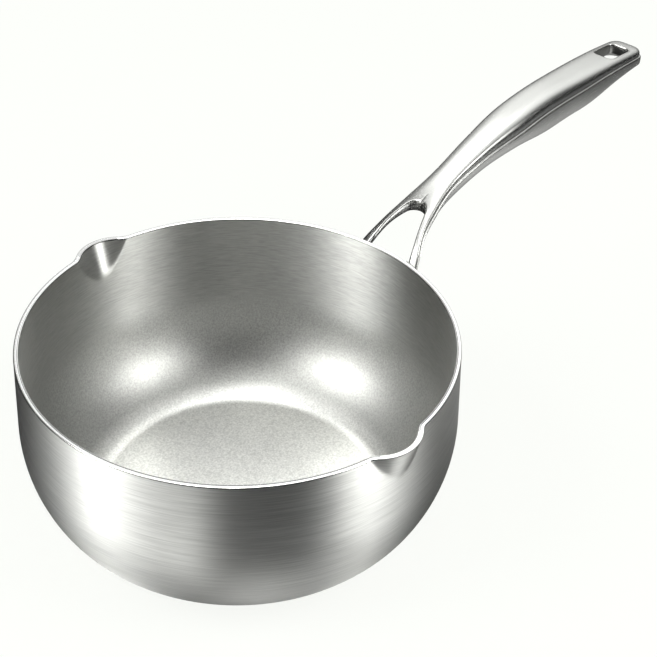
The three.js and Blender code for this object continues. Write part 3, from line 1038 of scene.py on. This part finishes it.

****************************************

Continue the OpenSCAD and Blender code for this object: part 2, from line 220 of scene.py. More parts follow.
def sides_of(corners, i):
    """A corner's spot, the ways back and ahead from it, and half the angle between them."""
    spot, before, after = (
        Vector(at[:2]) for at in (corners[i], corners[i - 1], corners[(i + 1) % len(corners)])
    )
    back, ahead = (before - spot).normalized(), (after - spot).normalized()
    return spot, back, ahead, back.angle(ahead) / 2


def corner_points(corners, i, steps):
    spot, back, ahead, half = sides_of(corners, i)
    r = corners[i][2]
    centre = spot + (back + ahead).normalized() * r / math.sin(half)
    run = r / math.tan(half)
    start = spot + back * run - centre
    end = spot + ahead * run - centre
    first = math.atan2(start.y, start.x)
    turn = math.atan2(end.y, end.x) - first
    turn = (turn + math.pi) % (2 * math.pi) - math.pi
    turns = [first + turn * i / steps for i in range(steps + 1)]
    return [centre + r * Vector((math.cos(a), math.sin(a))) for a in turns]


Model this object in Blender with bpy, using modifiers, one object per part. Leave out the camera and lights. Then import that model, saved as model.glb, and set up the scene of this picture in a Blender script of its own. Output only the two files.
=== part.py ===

****************************************

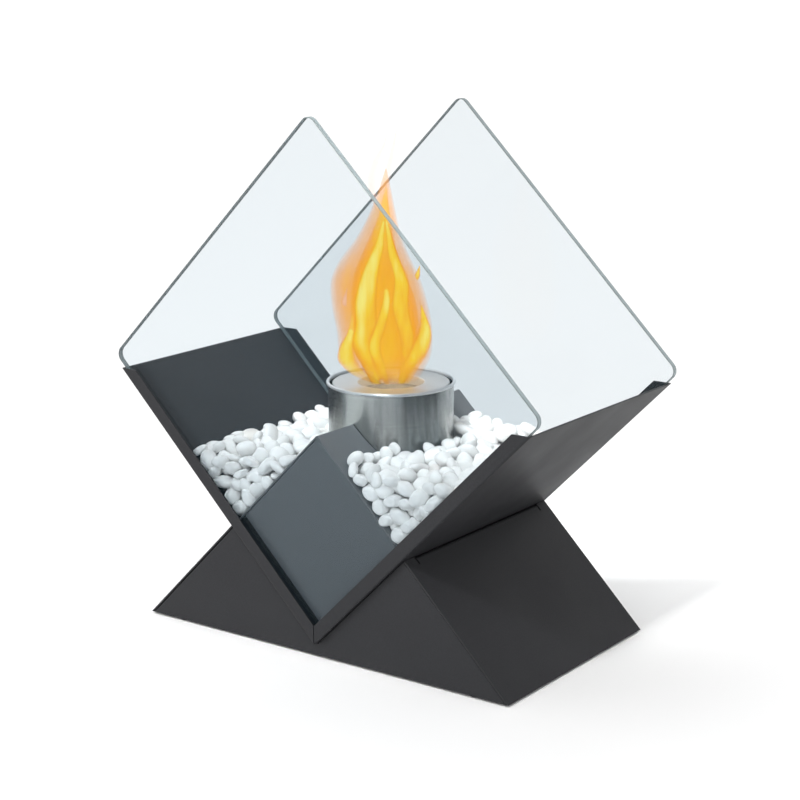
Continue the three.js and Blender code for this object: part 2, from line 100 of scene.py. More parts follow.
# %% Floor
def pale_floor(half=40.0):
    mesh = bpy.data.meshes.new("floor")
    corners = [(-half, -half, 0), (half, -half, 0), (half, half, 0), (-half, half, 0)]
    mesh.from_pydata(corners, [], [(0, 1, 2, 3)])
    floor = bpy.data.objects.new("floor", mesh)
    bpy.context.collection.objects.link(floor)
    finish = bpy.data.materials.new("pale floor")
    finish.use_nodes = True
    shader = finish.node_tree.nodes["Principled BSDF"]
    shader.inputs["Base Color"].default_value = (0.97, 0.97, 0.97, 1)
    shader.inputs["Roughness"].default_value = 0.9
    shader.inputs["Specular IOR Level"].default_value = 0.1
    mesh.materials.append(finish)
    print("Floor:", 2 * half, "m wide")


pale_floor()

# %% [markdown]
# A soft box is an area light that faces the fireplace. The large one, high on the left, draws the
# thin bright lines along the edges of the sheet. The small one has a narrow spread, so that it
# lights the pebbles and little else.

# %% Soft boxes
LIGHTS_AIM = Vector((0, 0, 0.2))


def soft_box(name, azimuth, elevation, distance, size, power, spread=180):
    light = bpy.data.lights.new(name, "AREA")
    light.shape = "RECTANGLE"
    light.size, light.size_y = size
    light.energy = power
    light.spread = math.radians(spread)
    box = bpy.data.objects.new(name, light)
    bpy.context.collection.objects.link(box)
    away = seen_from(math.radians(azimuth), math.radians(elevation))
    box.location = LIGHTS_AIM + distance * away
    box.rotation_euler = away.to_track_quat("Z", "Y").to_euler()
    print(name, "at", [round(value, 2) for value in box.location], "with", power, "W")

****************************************

WHAT TO DO: Select the lines in this material that hold the word "More", leaving none out.

WRITTEN ANSWER:
Continue the OpenSCAD and Blender code for this object: part 2, from line 220 of scene.py. More parts follow.
Continue the three.js and Blender code for this object: part 2, from line 100 of scene.py. More parts follow.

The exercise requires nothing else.